I never thought I would see that day that an unsigned op-ed in the Wall Street Journal would cite approvingly to President Clinton.

But, I suppose his legacy on GLB is their legacy on being anti-regulation generally. Both have reputations to protect.
 
I never thought I would see that day that an unsigned op-ed in the Wall Street Journal would cite approvingly to President Clinton.

But, I suppose his legacy on GLB is their legacy on being anti-regulation generally. Both have reputations to protect.

If Al Sharpton and Pat Robertson can come together anything is possible. Clinton did advocate for free trade. He received props from those on the right for it.
 
No it was for being a Democrat. You do realize that he was set up by the Rs to lie under oath.

The entire time Newt was banging his aide and lied in his divorce procedings.
 
Oh please!


are you aware who helped poor little Paula deside to prosicute Clinton for her trying to fuck him?
 
Who gives a fuck about the impeachment! God, it was a decade ago.

Bill is right. I have yet to hear anyone explain how repeal of Glass Steagall caused this crisis (cue desh to post something irrelevant from wikipedia that she does not understand) and if it were in place right now the BofA purchase of Merrill Lynch and others like it might not have been possible.
 
LMAO.... and THAT somehow MADE him lie????


What person is going to admitt in a court of law they have cheated on their spouse if they believe it is unprovable.

Yes he lied but he lied about a consentual sex act that had nothing to do with a case that was thrown out of court because it was bullshit in the first place.
 
What person is going to admitt in a court of law they have cheated on their spouse if they believe it is unprovable.

Yes he lied but he lied about a consentual sex act that had nothing to do with a case that was thrown out of court because it was bullshit in the first place.

And please tell us again what this has to do with the GLB?
 
What person is going to admitt in a court of law they have cheated on their spouse if they believe it is unprovable.

Yes he lied but he lied about a consentual sex act that had nothing to do with a case that was thrown out of court because it was bullshit in the first place.

A PERSON WHO DOESN'T WISH TO BREAK THE FUCKING LAW.

aka AN HONEST PERSON???
 
Who gives a fuck about the impeachment! God, it was a decade ago.

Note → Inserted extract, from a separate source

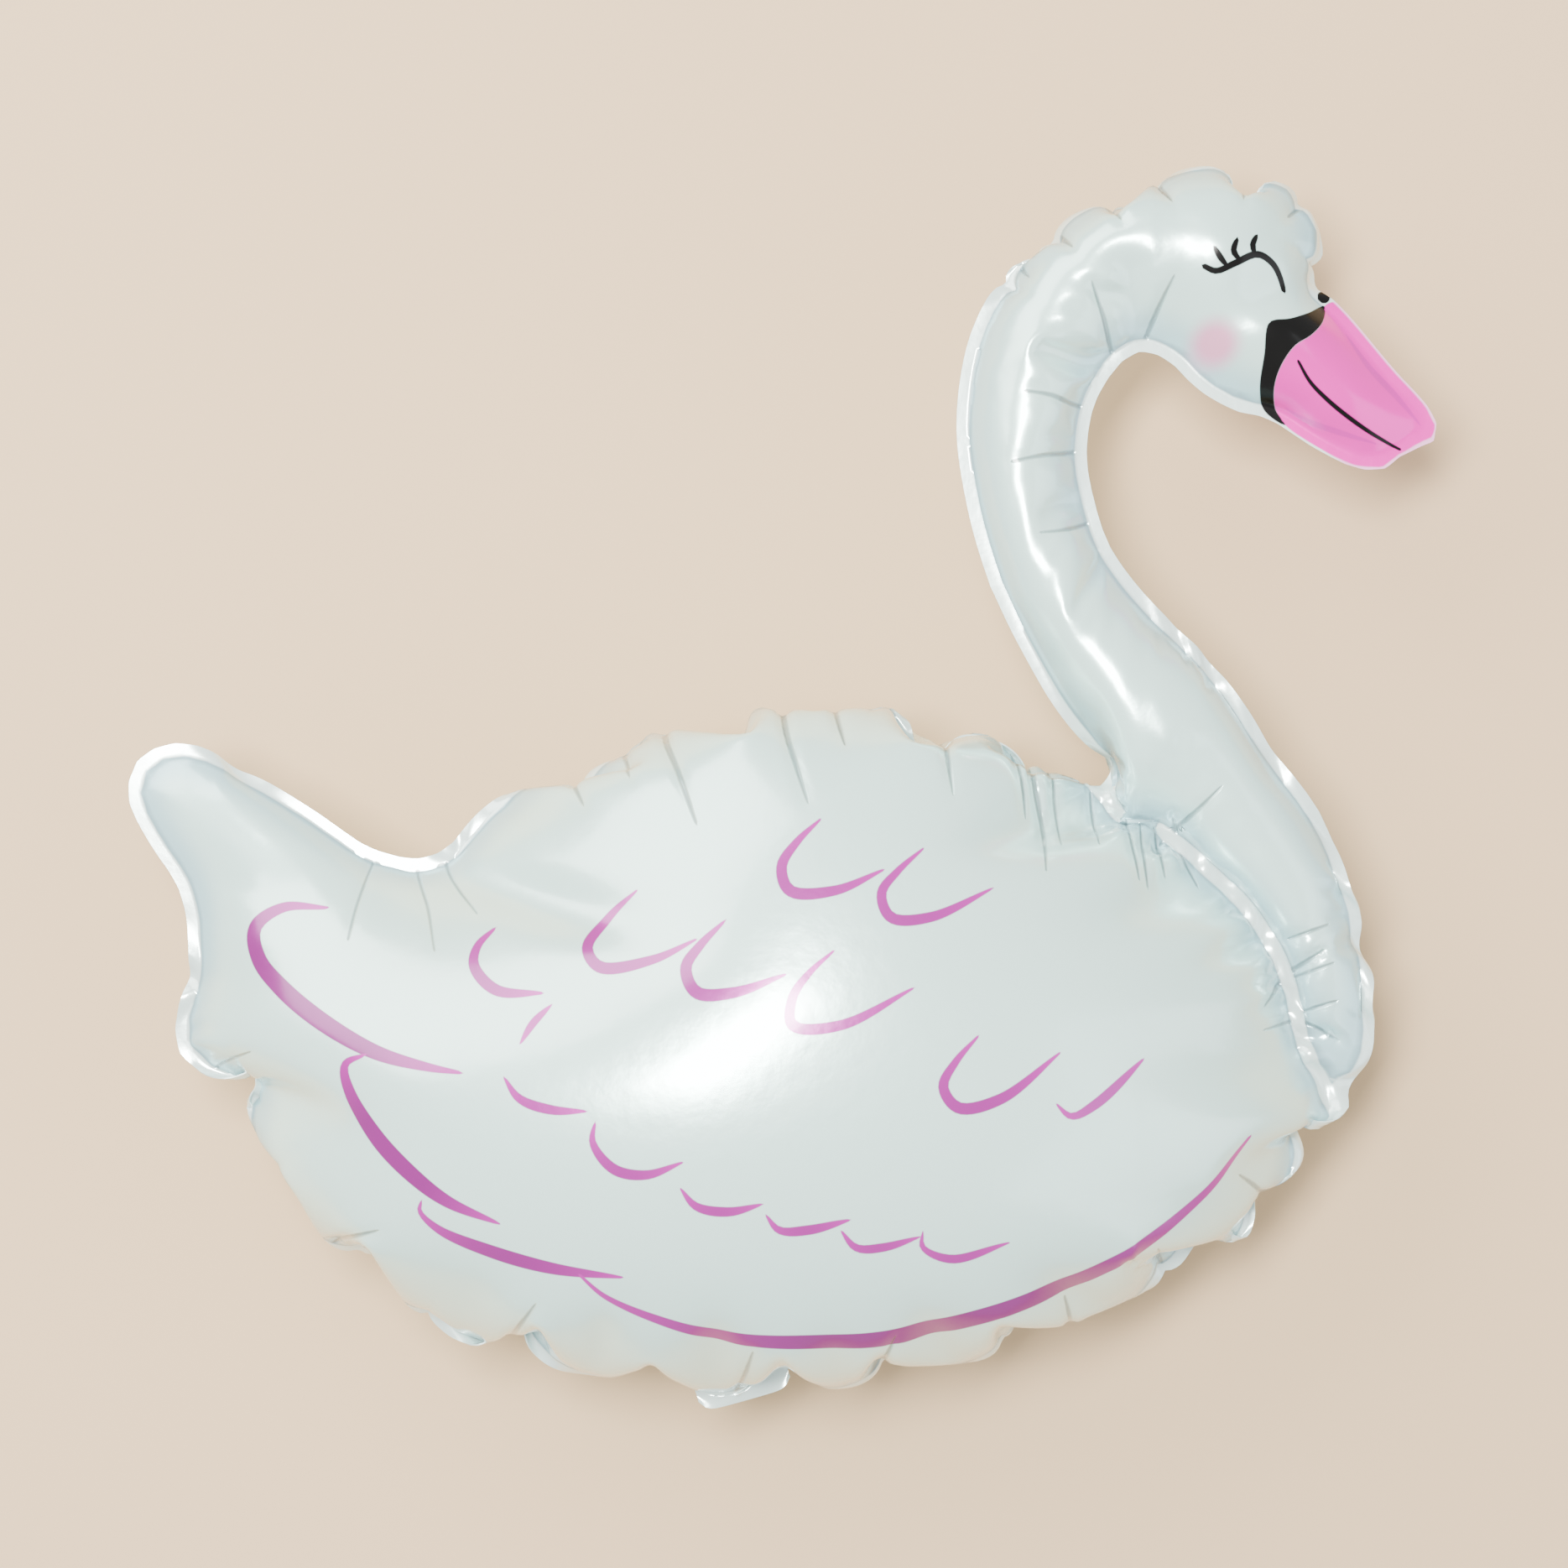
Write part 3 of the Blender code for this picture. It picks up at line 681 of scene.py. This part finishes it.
NEXT_CREASES = (
    (FRONT, 0.28, ((896, 340), (896, 400), (902, 470))),
    (FRONT, 0.25, ((800, 260), (800, 310), (806, 380))),
    (FRONT, 0.28, ((720, 200), (722, 285), (730, 380))),
    (FRONT, 0.28, ((640, 190), (655, 255), (662, 330))),
    (FRONT, 0.25, ((960, 330), (975, 395), (1010, 470))),
    (HEAD, 0.45, ((600, 680), (570, 598), (545, 520), (515, 440))),
    (HEAD, 0.45, ((630, 640), (662, 560), (690, 490), (720, 425))),
    (HEAD, 0.42, ((560, 750), (470, 738), (415, 722), (350, 712))),
    (HEAD, 0.42, ((580, 835), (462, 860), (400, 870), (315, 888))),
    (HEAD, 0.4, ((600, 1005), (512, 1036), (455, 1054), (385, 1064))),
    (HEAD, 0.42, ((318, 352), (336, 380), (362, 420))),
    (HEAD, 0.42, ((426, 292), (442, 315), (468, 350))),
    (HEAD, 0.42, ((552, 212), (566, 245), (588, 285))),
    (HEAD, 0.42, ((682, 162), (694, 195), (716, 238))),
    (HEAD, 0.42, ((906, 150), (902, 190), (894, 232))),
    (HEAD, 0.42, ((1068, 205), (1046, 240), (1012, 270))),
    (FRONT, 0.4, ((930, 390), (985, 335), (1050, 268))),
    (FRONT, 0.3, ((1185, 570), (1215, 558), (1265, 540))),
    (FRONT, 0.3, ((1195, 650), (1225, 635), (1275, 615))),
    (FRONT, 0.3, ((1215, 715), (1240, 705), (1285, 690))),
)
CREASE_WIDTH = 1.5
CREASE_DEPTH = 0.0042
CREASE_REACH = 0.006
CROWN_TURN = math.radians(62)
NOTCH_WIDTH, NOTCH_LENGTH, NOTCH_BEHIND = 0.002, 0.006, 0.012
BODY_NOTCH, CROWN_NOTCH = 0.0024, 0.0026


def near_line(places, line, reach):
    """The numbers of the places within a line's box and this reach round it."""
    return np.flatnonzero(((places > line.min(0) - reach) & (places < line.max(0) + reach)).all(1))


def facing_out(points, faces):
    """Unit normals of the points, from the faces round them."""
    corners = points[faces]
    lean = np.cross(corners[:, 1] - corners[:, 0], corners[:, 2] - corners[:, 0])
    normals = summed(faces.ravel(), np.repeat(lean, 3, axis=0), len(points))
    return normals / np.maximum(norm(normals, axis=1), 1e-12)[:, None]


def pinched(film, places, chain, depth):
    """The film drawn in at each notch of a seam, most at the notch itself."""
    line = plan[chain, :2]
    normals = inward_normals(line)
    shift = np.zeros((len(lower), 3))
    for place in metres(places):
        number = norm(line - place, axis=1).argmin()
        offset = plan[:, :2] - line[number]
        inward = offset @ normals[number]
        beside = np.abs(offset @ (-normals[number, 1], normals[number, 0]))
        share = depth * np.exp(-beside / NOTCH_WIDTH - np.maximum(inward, 0) / NOTCH_LENGTH)
        share *= inward > -NOTCH_BEHIND
        shift[:, :2] += share[:, None] * normals[number]
    film = film.copy()
    below = lower != np.arange(len(lower))
    film[:len(lower)] += shift
    film[lower[below]] += shift[below]
    return film


def calmed(values, where, rounds):
    """Values on the film, evened out with their neighbours' at the chosen points."""
    ends = np.sort(np.vstack([np.column_stack([skin[:, k], skin[:, k - 1]]) for k in range(3)]), axis=1)
    key = np.unique(ends[:, 0] * len(values) + ends[:, 1])
    mean = neighbours(key // len(values), key % len(values), len(values))[1]
    values = values.copy()
    for _ in range(rounds):
        values[where] = (values[where] + mean(values)[where]) / 2
    return values


def turned_back(film, slope):
    """The film with the hem over the crown folded back, as the spare film behind it pulls it there."""
    line = plan[chains[1], :2]
    x, y = hundredths(plan)
    share = ramp(x, 64, 69) * ramp(x, 93, 91) * ramp(y, 84, 88)
    hem = np.flatnonzero((share > 0) & (lower == np.arange(len(lower))) & ~inside_loop(plan[:, :2], line))
    gap, nearest = distance_to(plan[hem, :2], line, True)
    turn = slope * share[hem]
    film = film.copy()
    film[hem, :2] += inward_normals(line)[nearest] * (gap * (1 - np.cos(turn)))[:, None]
    film[hem, 2] -= gap * np.sin(turn)
    return film


skin = np.vstack([triangles[is_film], lower[triangles[is_film]][:, ::-1]])
weld_points = np.unique(triangles[~is_film])
on_film = np.zeros(len(film), bool)
on_film[skin] = True
on_film[weld_points] = False
part_x, part_y = hundredths(film)
FACE_ROUNDS, BREAST_ROUNDS, PRINT_ROUNDS = 24, 40, 30
film = calmed(film, np.flatnonzero(on_film & (part_x > 78) & (part_y > 72)), FACE_ROUNDS)
film = calmed(film, np.flatnonzero(on_film & (part_x > 76) & (part_y > 11) & (part_y < 28)), BREAST_ROUNDS)
film = turned_back(film, CROWN_TURN)
film = pinched(film, BACK_FOLDS + BELLY_FOLDS, chains[2], BODY_NOTCH)
film = pinched(film, CROWN_FOLDS, chains[1], CROWN_NOTCH)
inside_gap = np.minimum(
    distance_to(plan[:, :2], neck_seam, True)[0], distance_to(plan[:, :2], body_seam, True)[0]
)
from_weld = np.zeros(len(film))
from_weld[:len(lower)] = inside_gap
from_weld[lower] = inside_gap
from_weld[weld_points] = 0
CREASE_START = 0.003
press = np.zeros(len(film))
for part, half_width, pairs in BODY_CREASES + NEXT_CREASES:
    line = evenly(smooth_curve(traced(pairs, *part), False), FINE_STEP, False)
    near = near_line(film[:, :2], line, CREASE_REACH)
    gap, number = distance_to(film[near, :2], line, False)
    depth = CREASE_DEPTH * half_width * (1 - number / len(line)) * np.exp(-(gap * 1000 / CREASE_WIDTH) ** 2)
    press[near] = np.maximum(press[near], depth)
film -= facing_out(film, skin) * (press * np.minimum(from_weld / CREASE_START, 1))[:, None]

# Envelope skin: both blown-up films and the flat hem as one closed mesh. The hem is the two films welded
# face to face, so it has their thickness, drawn thicker than the real film's few hundredths of a mm.
# The filling tab below the belly is cut with the films and sticks out from the hem.
TAB_WIDTH = 0.023
TAB_LENGTH = 0.007
TAB_ROWS = 6
TAB_BULGE, TAB_WAVE = 0.0012, 2.2
TAB_ROUNDING, TAB_ROUND_SHARE = 9, 0.4
TAB_STRAIGHTENING = 1.5
HEM_THICKNESS = 0.0004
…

Bill is right. I have yet to hear anyone explain how repeal of Glass Steagall caused this crisis (cue desh to post something irrelevant from wikipedia that she does not understand) and if it were in place right now the BofA purchase of Merrill Lynch and others like it might not have been possible.



I don't think the repeal caused the crisis but it exacerbated it, made it more widespread. I think it would have been a more compartmentalized crisis than we currently have with G-S in place. I also think we'd have a much better sense of what securities are exactly out there if G-S were still law, more transparency.

On the second point, having new and bigger institutions that are too bigger to fail is not necessarily a good thing.
 
I don't think the repeal caused the crisis but it exacerbated it, made it more widespread. I think it would have been a more compartmentalized crisis than we currently have with G-S in place. I also think we'd have a much better sense of what securities are exactly out there if G-S were still law, more transparency.

On the second point, having new and bigger institutions that are too bigger to fail is not necessarily a good thing.
I fully agree with your second point. Once it is "too big to fail" it should literally translate as "too big to exist" and it should be separated and sold, much of it privatized. We should never have institutions that are "too big to fail" so that we have to spend billions saving them. It generally secures bad behavior for the future. Why would you show restraint when you know the government will step in and keep you going?